Preparing for the ‘big bang’ implementation of new margin variation rules slated to go live in March 2017, the International Swaps and Derivatives Association has released a new protocol that’s meant to aid market participants in complying with the new regulations.
“The new margin rules for non-cleared derivatives represent a huge change for the market, and will require firms to make important changes to their derivatives documentation to ensure they comply with the requirements in each jurisdiction,” ISDA CEO Scott O’Malia said in a prepared statement. “That could involve hundreds, if not thousands, of collateral agreements for large derivatives users.
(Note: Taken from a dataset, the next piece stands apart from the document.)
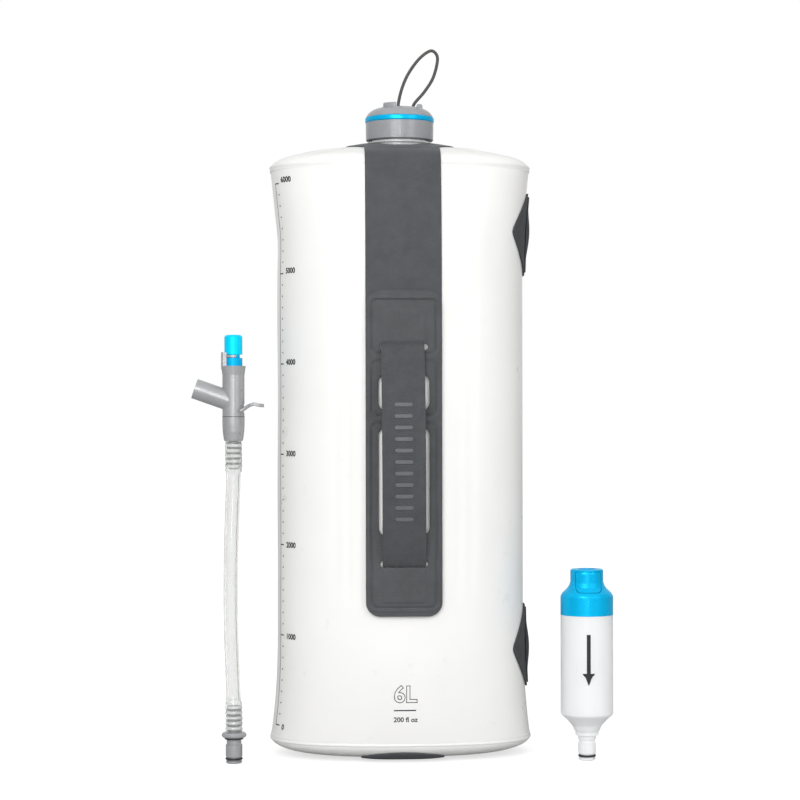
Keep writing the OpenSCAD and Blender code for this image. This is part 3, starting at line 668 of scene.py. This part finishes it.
def pad_relief(x, z):
    """Embossed relief of the pad's face: three framed fields, and the webbing's ends felt through it."""
    h = np.zeros_like(x)
    for z0, z1 in PAD_FRAMES:
        gap = rect_gap(x, z, 21.9, z0, z1, 4.0)
        h -= 0.6 * np.exp(-((gap + 0.4) / 0.8) ** 2)
        h += 0.3 * np.exp(-((gap - 1.3) / 0.9) ** 2)
    for z0, z1 in ((HANDLE_Z[1] + 2.4, 303.5), (108.0, HANDLE_Z[0] - 2.4)):
        gap = rect_gap(x, z, HANDLE_W / 2, z0, z1, 1.5)
        h += 0.5 * (1 - smooth_step(gap, -1.2, 0.8))
    return h


def make_pad(name, rear, stands_for):
    loops = [rounded_rect(0, sum(PAD_Z) / 2, STRAP_W, PAD_Z[1] - PAD_Z[0], 9.6, 12)]
    loops += [rounded_rect(0, (a + b) / 2, WINDOW_W, b - a, 6) for a, b in WINDOWS_Z]
    loops += [rounded_rect(0, z, SLIT_W, SLIT_H, 2.1) for z in (HANDLE_Z[0], HANDLE_Z[1] - 0.7)]
    def warp(u, v, h):
        out = PAD_OFF + PAD_T / 2 + h + np.where(h > 0, pad_relief(u, v), 0)
        return turned(np.stack([u, -skin_y(u, v) - out, v], -1), rear)
    obj = mapped_plate(name, loops, PAD_T, 0.45, (1.0, 1.2), warp, PAD_M, "bag")
    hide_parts(stands_for)


make_pad("pad_front", False, "front_pad")
make_pad("pad_rear", True, "rear_pad")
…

The ISDA 2016 Variation Margin Protocol is intended to allow those firms captured by the rules to make those changes as efficiently as possible.”
The new protocol enables counterparties to put contractual documentation in place with multiple counterparties to meet the new requirements or make changes to existing collateral agreements to bring them into compliance, according to ISDA officials.
Financial firms with the largest derivatives portfolio globally will be the first to feel the bite of the new regulatory regime and will need to exchange initial and variation margin on their non-cleared derivative trades starting on September 1.
The subsequent compliance deadlines will be phased in over the next four years in a schedule developed by the Basel Committee on Banking Supervision and the International Organization of Securities Commissions.
To prepare for the upcoming mandates using the new protocol, ISDA members and non-members will need to exchange questionnaires under the terms of the protocol.
ISDA has posted the text of the protocol to its website along with a list of adherents and a frequently asked questions section for additional guidance.